§ **SET EXERCISE**
Read the material below and tally how many lines hold the word "data", giving the number and nothing else.

[Entries with model source code]
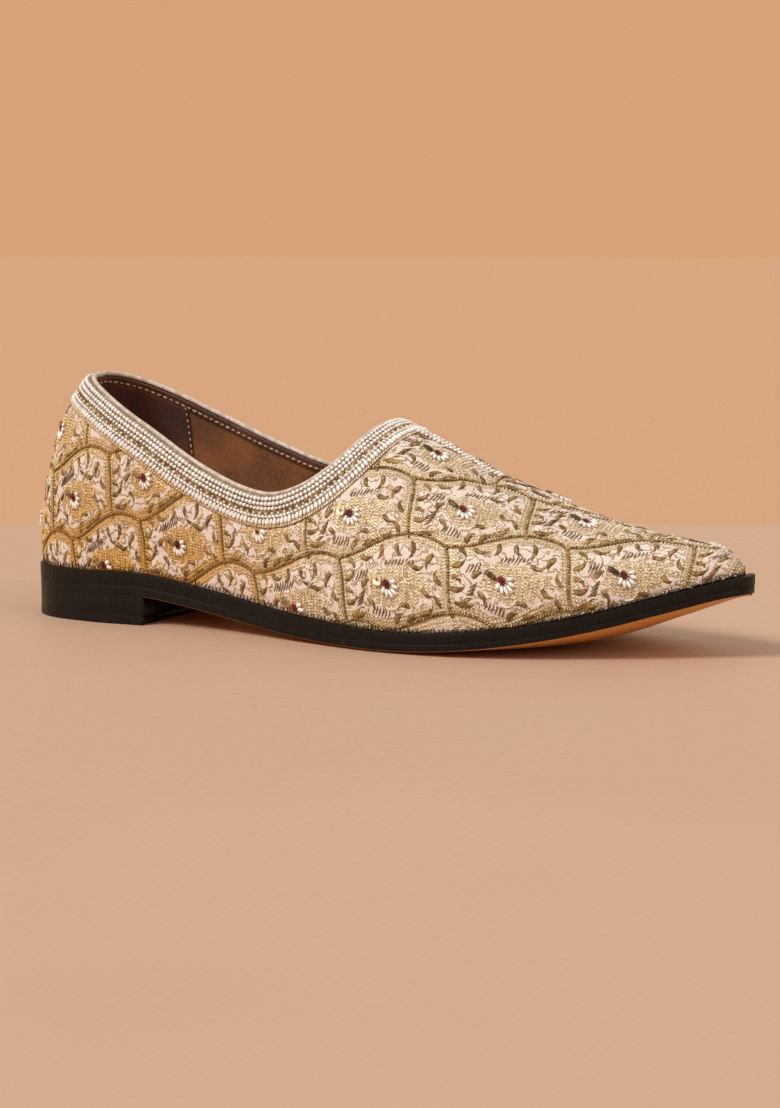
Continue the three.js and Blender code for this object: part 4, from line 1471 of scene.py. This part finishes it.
def brocade_finish():
    material, tree, shader = start_finish("brocade_cloth", Sheen_Weight=0.15)
    place = place_of(tree)
    flat = result(tree, "ShaderNodeVectorMath",
                  {0: map_of(tree), 1: (FLAT_SPAN, FLAT_SPAN, 0.0)}, operation="MULTIPLY")
    wall = put(tree, "ShaderNodeAttribute", attribute_name="wall").outputs["Fac"]
    cell = parts_of(tree, put(tree, "ShaderNodeAttribute", attribute_name="cell").outputs["Vector"])
    room = put(tree, "ShaderNodeAttribute", attribute_name="room").outputs["Fac"]

    wobble = result(tree, "ShaderNodeTexNoise", {"Vector": flat, "Scale": 0.25, "Detail": 2.0})
    level = maths(tree, "MULTIPLY_ADD", cell[0], -CELL_LEAN, cell[1])
    x = maths(tree, "DIVIDE", maths(tree, "SUBTRACT", cell[0], FIELD_PLACE[0]), FIELD_HALF[0])
    y = maths(tree, "DIVIDE", maths(tree, "SUBTRACT", level, FIELD_PLACE[1]), FIELD_HALF[1])
    reach = maths(tree, "SQRT", maths(tree, "ADD", maths(tree, "MULTIPLY", x, x),
                                      maths(tree, "MULTIPLY", y, y)))
    turn = maths(tree, "MULTIPLY", maths(tree, "ARCTAN2", y, x), IVORY_LEAVES / (2 * math.pi))
    swirl = maths(tree, "MULTIPLY_ADD", reach, LEAF_SWIRL, turn)
    swirl = maths(tree, "MULTIPLY_ADD", wobble, 3.2, swirl)
    rib = maths(tree, "MULTIPLY", maths(tree, "PINGPONG", swirl, 0.5), 2.0)
    inner = ramp(tree, reach, 0.72, 1.12, 0.96, GOLD_BETWEEN)
    outer = ramp(tree, wall, 1.7, 4.0, 1.15, GOLD_BETWEEN)
    over = maths(tree, "SUBTRACT", rib, maths(tree, "MAXIMUM", inner, outer))
    ivory = ramp(tree, over, 0.0, 0.07)
    outline = ramp(tree, maths(tree, "ABSOLUTE", maths(tree, "ADD", over, 0.05)), 0.12, 0.04)
    gold = maths(tree, "SUBTRACT", 1.0, ivory)
    # Painted shadow: the cloth darkens within about a millimetre of each cord, where the cord's shadow
    # falls.
    painted_cord_shadow = ramp(tree, wall, 1.15, 0.5)

    weave = use(tree, WEAVE, {"Flat Place": flat, "Pitch": 0.42})
    zigzag = use(tree, ZIGZAG, {"Flat Place": flat, "Row": 1.3, "Zig": 1.5, "Swing": 1.0})
    patch = patches(tree, place, 0.012, 0.35, 0.7)
    # Small random specks, strongest on the gold: partly a tone that varies and partly painted glint,
    # which breaks the gold up like glinting thread.
    glint_fleck = patches(tree, place, 0.0011)
    amber = use(tree, HEELWARD, {"Place": place})["Mask"]

    satin = mix(tree, maths(tree, "MULTIPLY", patch, 0.6), IVORY, IVORY_WARM)
    satin = mix(tree, maths(tree, "MULTIPLY", weave["Over"], 0.12), satin, tone(190, 164, 132))
    # Painted light: the zigzag threads are bright on their crests and darkened as painted shade in the
    # grooves between rows, with a painted glint that changes thread by thread.
    bright = mix(tree, zigzag["Glint"], tone(248, 234, 208), tone(228, 203, 164))
    woven = mix(tree, zigzag["Thread"], tone(158, 126, 76), bright)
    amber_bright = mix(tree, zigzag["Glint"], tone(244, 198, 106), tone(222, 160, 62))
    amber_woven = mix(tree, zigzag["Thread"], tone(146, 92, 28), amber_bright)
    woven = mix(tree, amber, woven, amber_woven)
    base = mix(tree, gold, satin, woven)
    base = mix(tree, maths(tree, "MULTIPLY", outline, 0.6), base, tone(142, 106, 56))
    # The painted glint specks go over the colour.
    base = mix(tree, maths(tree, "MULTIPLY", glint_fleck, maths(tree, "MULTIPLY_ADD", gold, 0.25, 0.1)),
               base, tone(150, 116, 66))
    # The painted cord shadow goes over the colour.
    base = mix(tree, maths(tree, "MULTIPLY", painted_cord_shadow, 0.55), base, tone(104, 76, 38))
    # Darker within 1.4 mm of the cloth's edges: at the foot of the collar band and at the sole.
    near_cloth_edge = ramp(tree, room, 1.4, 0.0)
    base = mix(tree, maths(tree, "MULTIPLY", near_cloth_edge, 0.55), base, tone(84, 58, 30))
    tree.links.new(base, shader.inputs["Base Color"])
    tree.links.new(maths(tree, "MULTIPLY_ADD", gold, -0.22, 0.62), shader.inputs["Roughness"])
    tree.links.new(maths(tree, "MULTIPLY", gold, 0.2), shader.inputs["Metallic"])
    threads = result(tree, "ShaderNodeMix", {0: gold, 2: weave["Height"], 3: zigzag["Thread"]})
    fine = bump(tree, threads, 0.12)
    fine = bump(tree, outline, -0.15, fine)
    tree.links.new(bump(tree, patch, 0.25, fine), shader.inputs["Normal"])
    return material


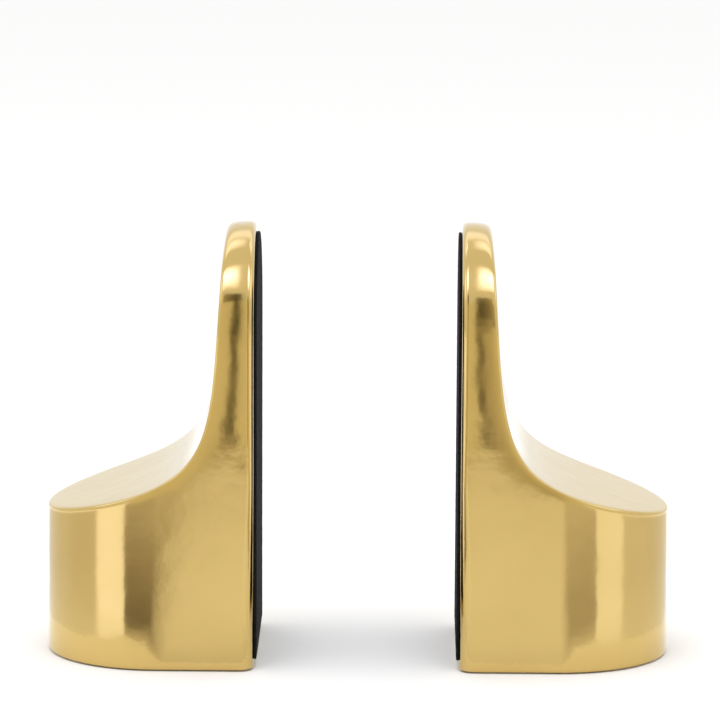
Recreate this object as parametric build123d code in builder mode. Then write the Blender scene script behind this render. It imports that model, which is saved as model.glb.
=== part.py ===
from build123d import *
import os

os.makedirs("parts", exist_ok=True)

# A pair of cast bookends, in millimetres. +Z is up, +X runs from the left bookend to the right
# one, +Y runs from the front side to the back side, and the origin is on the shelf, midway
# between the two. Every sub-part is modelled for the right-hand bookend, and the left-hand twin
# is the same sub-part turned half way round Z.

# Overall form of one bookend
HEIGHT = 170.0
LENGTH = 82.0
HALF_DEPTH = 39.0
ROUND_LENGTH = 44.0
HALF_GAP = 38.5
BOOK_FACE_FELT = 1.2
FACE_X = HALF_GAP + BOOK_FACE_FELT
ROUND_X = FACE_X + LENGTH - ROUND_LENGTH
ARCH_Z = HEIGHT - HALF_DEPTH

# The swoop from the tall upright down to the low outer lip: control points of one cubic curve,
# as distance from the book face and height. It runs a little past the casting at both ends.
SWOOP = ((11.7, 176.0), (18.1, 73.4), (10.3, 76.9), (88.0, 57.1))

# Edges of the casting
BOOK_EDGE_RADIUS = 4.0
SWOOP_EDGE_RADIUS = 1.2
RIM_EDGE_RADIUS = 0.8

# Levels from the shelf up, and the walls of the hollow casting. The roof of the hollow follows
# the swoop through this many spans, and the hollow stops at the core's top inside the upright.
BASE_FELT = 1.6
PLATE = 2.0
RIM_Z = 0.5
LEDGE_Z = BASE_FELT + PLATE
WALL = 5.0
RIM_WIDTH = 2.5
CORE_TOP_Z = 108.0
ROOF_SPANS = 8
SECTION_MARGIN = 10.0
PLATE_INSET = RIM_WIDTH + 0.1
FELT_INSET = RIM_WIDTH + 0.2

# Face felt, cut to the flat part of the book face
FACE_FELT_INSET = BOOK_EDGE_RADIUS + 0.2
FACE_FELT_BOTTOM_Z = 4.0

# Countersunk M4 screws that hold the base plate, two beside the book face and one at the round end
SCREW_MARGIN = 9.5
SCREW_SPOTS = (
    (FACE_X + SCREW_MARGIN, SCREW_MARGIN - HALF_DEPTH),
    (FACE_X + SCREW_MARGIN, HALF_DEPTH - SCREW_MARGIN),
    (FACE_X + LENGTH - SCREW_MARGIN, 0.0),
)
SCREW_BOSS_RADIUS = 5.0
SCREW_RADIUS = 2.0
SCREW_LENGTH = 12.0
SCREW_HEAD_RADIUS = 3.75
SCREW_SOCKET = 2.5
SCREW_SOCKET_DEPTH = 1.2
SCREW_HOLE_DEPTH = 13.0
FIT_CLEARANCE = 0.05

# Iron ballast, hung from a boss in the roof of the casting by one M6 bolt
BALLAST_X = (FACE_X + 18.5, FACE_X + 63.5)
BALLAST_HALF_DEPTH = 27.0
BALLAST_Z = (8.0, 40.0)
BALLAST_EDGE = 1.5
BOLT_X = FACE_X + 38.0
BOLT_BOSS_RADIUS = 7.0
BOLT_RADIUS = 3.0
BOLT_LENGTH = 38.0
BOLT_HEAD_HEIGHT = 4.0
BOLT_HEAD_ACROSS_FLATS = 10.0
BOLT_HOLE_DEPTH = 16.0
BALLAST_HOLE_RADIUS = 3.3
COUNTERBORE_RADIUS = 8.0
COUNTERBORE_DEPTH = 8.0
WASHER_RADIUS = 6.0
WASHER_HOLE_RADIUS = 3.2
WASHER_THICKNESS = 1.6
SEAT_Z = BALLAST_Z[0] + COUNTERBORE_DEPTH
BOLT_UNDERHEAD_Z = SEAT_Z - WASHER_THICKNESS


def d_plan(inset):
    """The D-shaped plan of the bookend: a straight book face and sides, and a round outer end."""
    half_depth = HALF_DEPTH - inset
    with BuildSketch() as plan:
        with BuildLine():
            Polyline(
                (ROUND_X, half_depth),
                (FACE_X + inset, half_depth),
                (FACE_X + inset, -half_depth),
                (ROUND_X, -half_depth),
            )
            EllipticalCenterArc(
                (ROUND_X, 0), ROUND_LENGTH - inset, half_depth, start_angle=-90, arc_size=180
            )
        make_face()
    return plan.sketch


def arch(inset, bottom_z):
    """The round-topped outline of the upright, across the depth and up."""
    radius = HALF_DEPTH - inset
    with BuildSketch() as outline:
        with BuildLine():
            Polyline(
                (-radius, ARCH_Z),
                (-radius, bottom_z),
                (radius, bottom_z),
                (radius, ARCH_Z),
            )
            ThreePointArc((radius, ARCH_Z), (0, ARCH_Z + radius), (-radius, ARCH_Z))
        make_face()
    return outline.sketch


with BuildLine() as swoop_profile:
    Bezier(*[(FACE_X + u, z) for u, z in SWOOP])


def inside_swoop(t):
    """The point one wall thickness inside the swoop, at the share t of its length from the top."""
    inward = (swoop_profile.line % t).rotate(Axis.Z, -90)
    return swoop_profile.line @ t + inward * WALL


with BuildLine() as roof_profile:
    Spline(*[inside_swoop(i / ROOF_SPANS) for i in range(ROOF_SPANS + 1)])


def under(line):
    """The region under a side profile, seen from the front. Only the profile itself cuts metal."""
    start = line @ 0
    end = line @ 1
    with BuildSketch() as region:
        with BuildLine():
            add(line)
            Polyline(
                end,
                (end.X, -SECTION_MARGIN),
                (FACE_X - SECTION_MARGIN, -SECTION_MARGIN),
                (FACE_X - SECTION_MARGIN, start.Y),
                start,
            )
        make_face()
    return region.sketch


def make_core():
    """The hollow inside the casting, with the screw bosses and the bolt boss left standing."""
    with BuildPart() as core:
        with BuildSketch(Plane.XY.offset(LEDGE_Z)):
            add(d_plan(WALL))
        extrude(amount=CORE_TOP_Z - LEDGE_Z)
        with BuildSketch(Plane.XZ.offset(-2 * HALF_DEPTH)):
            add(under(roof_profile.line))
        extrude(amount=4 * HALF_DEPTH, mode=Mode.INTERSECT)
        with BuildSketch(Plane.XY.offset(LEDGE_Z)):
            with Locations(*SCREW_SPOTS):
                Circle(SCREW_BOSS_RADIUS)
            for spot, side_wall in zip(SCREW_SPOTS, (Align.MAX, Align.MIN)):
                with Locations(spot):
                    Rectangle(SCREW_BOSS_RADIUS, SCREW_BOSS_RADIUS, align=(Align.MAX, side_wall))
        extrude(amount=HEIGHT, mode=Mode.SUBTRACT)
        with BuildSketch(Plane.XY.offset(BALLAST_Z[1])):
            with Locations((BOLT_X, 0)):
                Circle(BOLT_BOSS_RADIUS)
        extrude(amount=HEIGHT, mode=Mode.SUBTRACT)
    return core.part


def make_cast_body():
    """The hollow casting: a D-shaped foot that sweeps up into a round-topped upright."""
    with BuildPart() as cast_body:
        with BuildSketch(Plane.XY.offset(RIM_Z)):
            add(d_plan(0))
        extrude(amount=HEIGHT)
        with BuildSketch(Plane.XZ.offset(-2 * HALF_DEPTH)):
            add(under(swoop_profile.line))
        extrude(amount=4 * HALF_DEPTH, mode=Mode.INTERSECT)
        with BuildSketch(Plane.YZ.offset(FACE_X)):
            add(arch(0, RIM_Z))
        extrude(amount=LENGTH, mode=Mode.INTERSECT)

        book_face = cast_body.faces().sort_by(Axis.X)[0]
        fillet(book_face.edges().filter_by(lambda e: e.center().Z > WALL), BOOK_EDGE_RADIUS)
        swoop_face = cast_body.faces().filter_by(GeomType.EXTRUSION).sort_by(SortBy.AREA)[-1]
        fillet(swoop_face.edges(), SWOOP_EDGE_RADIUS)
        rim = cast_body.faces().sort_by(Axis.Z)[0]
        fillet(rim.edges(), RIM_EDGE_RADIUS)

        with BuildSketch(Plane.XY.offset(RIM_Z)):
            add(d_plan(RIM_WIDTH))
        extrude(amount=LEDGE_Z - RIM_Z, mode=Mode.SUBTRACT)
        add(make_core(), mode=Mode.SUBTRACT)
        with BuildSketch(Plane.XY.offset(LEDGE_Z)):
            with Locations(*SCREW_SPOTS):
                Circle(SCREW_RADIUS + FIT_CLEARANCE)
        extrude(amount=SCREW_HOLE_DEPTH, mode=Mode.SUBTRACT)
        with BuildSketch(Plane.XY.offset(BALLAST_Z[1])):
            with Locations((BOLT_X, 0)):
                Circle(BOLT_RADIUS + FIT_CLEARANCE)
        extrude(amount=BOLT_HOLE_DEPTH, mode=Mode.SUBTRACT)
    return cast_body.part


def make_face_felt():
    """The felt liner on the book face, cut to the flat part inside the rounded edge."""
    with BuildPart() as face_felt:
        with BuildSketch(Plane.YZ.offset(HALF_GAP)):
            add(arch(FACE_FELT_INSET, FACE_FELT_BOTTOM_Z))
        extrude(amount=BOOK_FACE_FELT)
    return face_felt.part


def make_ballast_weight():
    """The iron block that keeps the bookend from tipping or sliding, counterbored from below."""
    round_centre_x = BALLAST_X[1] - BALLAST_HALF_DEPTH
    with BuildPart() as ballast_weight:
        with BuildSketch(Plane.XY.offset(BALLAST_Z[0])):
            with BuildLine():
                Polyline(
                    (round_centre_x, BALLAST_HALF_DEPTH),
                    (BALLAST_X[0], BALLAST_HALF_DEPTH),
                    (BALLAST_X[0], -BALLAST_HALF_DEPTH),
                    (round_centre_x, -BALLAST_HALF_DEPTH),
                )
                ThreePointArc(
                    (round_centre_x, -BALLAST_HALF_DEPTH),
                    (BALLAST_X[1], 0),
                    (round_centre_x, BALLAST_HALF_DEPTH),
                )
            make_face()
        extrude(amount=BALLAST_Z[1] - BALLAST_Z[0])
        chamfer(ballast_weight.faces().sort_by(Axis.Z)[-1].edges(), BALLAST_EDGE)
        chamfer(ballast_weight.faces().sort_by(Axis.Z)[0].edges(), BALLAST_EDGE)
        underside = Plane(origin=(BOLT_X, 0, BALLAST_Z[0]), z_dir=(0, 0, -1))
        with Locations(underside):
            CounterBoreHole(BALLAST_HOLE_RADIUS, COUNTERBORE_RADIUS, COUNTERBORE_DEPTH)
    return ballast_weight.part


def make_ballast_bolt():
    """The M6 hexagon-head bolt, head down, through the ballast into the boss in the roof."""
    with BuildPart() as ballast_bolt:
        with BuildSketch(Plane.XY.offset(BOLT_UNDERHEAD_Z - BOLT_HEAD_HEIGHT)):
            with Locations((BOLT_X, 0)):
                RegularPolygon(BOLT_HEAD_ACROSS_FLATS / 2, 6, major_radius=False)
        extrude(amount=BOLT_HEAD_HEIGHT)
        with BuildSketch(Plane.XY.offset(BOLT_UNDERHEAD_Z)):
            with Locations((BOLT_X, 0)):
                Circle(BOLT_RADIUS)
        extrude(amount=BOLT_LENGTH)
        chamfer(ballast_bolt.faces().sort_by(Axis.Z)[-1].edges(), BOLT_RADIUS / 5)
    return ballast_bolt.part


def make_ballast_washer():
    """The plain washer between the bolt's head and the ballast."""
    with BuildPart() as ballast_washer:
        with BuildSketch(Plane.XY.offset(BOLT_UNDERHEAD_Z)):
            with Locations((BOLT_X, 0)):
                Circle(WASHER_RADIUS)
                Circle(WASHER_HOLE_RADIUS, mode=Mode.SUBTRACT)
        extrude(amount=WASHER_THICKNESS)
    return ballast_washer.part


def make_base_plate():
    """The steel plate that closes the casting from below, countersunk for its three screws."""
    with BuildPart() as base_plate:
        with BuildSketch(Plane.XY.offset(BASE_FELT)):
            add(d_plan(PLATE_INSET))
        extrude(amount=PLATE)
        for x, y in SCREW_SPOTS:
            underside = Plane(origin=(x, y, BASE_FELT), z_dir=(0, 0, -1))
            with Locations(underside):
                CounterSinkHole(SCREW_RADIUS + FIT_CLEARANCE, SCREW_HEAD_RADIUS + FIT_CLEARANCE)
    return base_plate.part


def make_base_screws():
    """Three countersunk M4 screws with hexagon sockets, heads flush with the base plate."""
    head_height = SCREW_HEAD_RADIUS - SCREW_RADIUS
    with BuildPart() as base_screws:
        with BuildSketch(Plane.XY.offset(BASE_FELT)):
            with Locations(*SCREW_SPOTS):
                Circle(SCREW_RADIUS)
        extrude(amount=SCREW_LENGTH)
        for x, y in SCREW_SPOTS:
            with Locations((x, y, BASE_FELT)):
                Cone(
                    SCREW_HEAD_RADIUS,
                    SCREW_RADIUS,
                    head_height,
                    align=(Align.CENTER, Align.CENTER, Align.MIN),
                )
        with BuildSketch(Plane.XY.offset(BASE_FELT)):
            with Locations(*SCREW_SPOTS):
                RegularPolygon(SCREW_SOCKET / 2, 6, major_radius=False)
        extrude(amount=SCREW_SOCKET_DEPTH, mode=Mode.SUBTRACT)
    return base_screws.part


def make_base_felt():
    """The felt pad under the plate, standing proud of the casting's rim."""
    with BuildPart() as base_felt:
        with BuildSketch(Plane.XY):
            add(d_plan(FELT_INSET))
        extrude(amount=BASE_FELT)
    return base_felt.part


PIECES = {
    "cast_body": make_cast_body(),
    "face_felt": make_face_felt(),
    "ballast_weight": make_ballast_weight(),
    "ballast_bolt": make_ballast_bolt(),
    "ballast_washer": make_ballast_washer(),
    "base_plate": make_base_plate(),
    "base_screws": make_base_screws(),
    "base_felt": make_base_felt(),
}
SIDES = {"right": 0.0, "left": 180.0}

for side, turn in SIDES.items():
    for name, shape in PIECES.items():
        with BuildPart() as piece:
            add(shape, rotation=(0, 0, turn))
        piece.part.label = f"{side}_{name}"
        export_step(piece.part, f"parts/{side}_{name}.step")
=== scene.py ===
import math

import bmesh
import bpy
import numpy as np
from mathutils import Matrix, Vector, noise


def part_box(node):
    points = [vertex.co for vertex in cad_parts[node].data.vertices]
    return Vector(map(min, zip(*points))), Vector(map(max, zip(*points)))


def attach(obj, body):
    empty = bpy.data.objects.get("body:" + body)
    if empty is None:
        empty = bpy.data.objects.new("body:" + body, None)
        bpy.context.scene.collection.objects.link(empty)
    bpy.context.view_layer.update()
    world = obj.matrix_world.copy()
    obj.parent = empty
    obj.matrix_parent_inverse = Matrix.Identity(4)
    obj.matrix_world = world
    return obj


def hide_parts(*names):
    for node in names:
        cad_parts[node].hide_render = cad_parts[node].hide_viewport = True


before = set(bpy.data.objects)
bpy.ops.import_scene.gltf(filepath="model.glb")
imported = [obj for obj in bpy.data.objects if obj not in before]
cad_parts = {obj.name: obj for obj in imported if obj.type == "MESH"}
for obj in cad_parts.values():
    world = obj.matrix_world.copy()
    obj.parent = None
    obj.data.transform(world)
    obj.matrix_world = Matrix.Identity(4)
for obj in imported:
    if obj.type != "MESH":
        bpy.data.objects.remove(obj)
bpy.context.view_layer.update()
MM = 0.001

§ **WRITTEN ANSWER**
7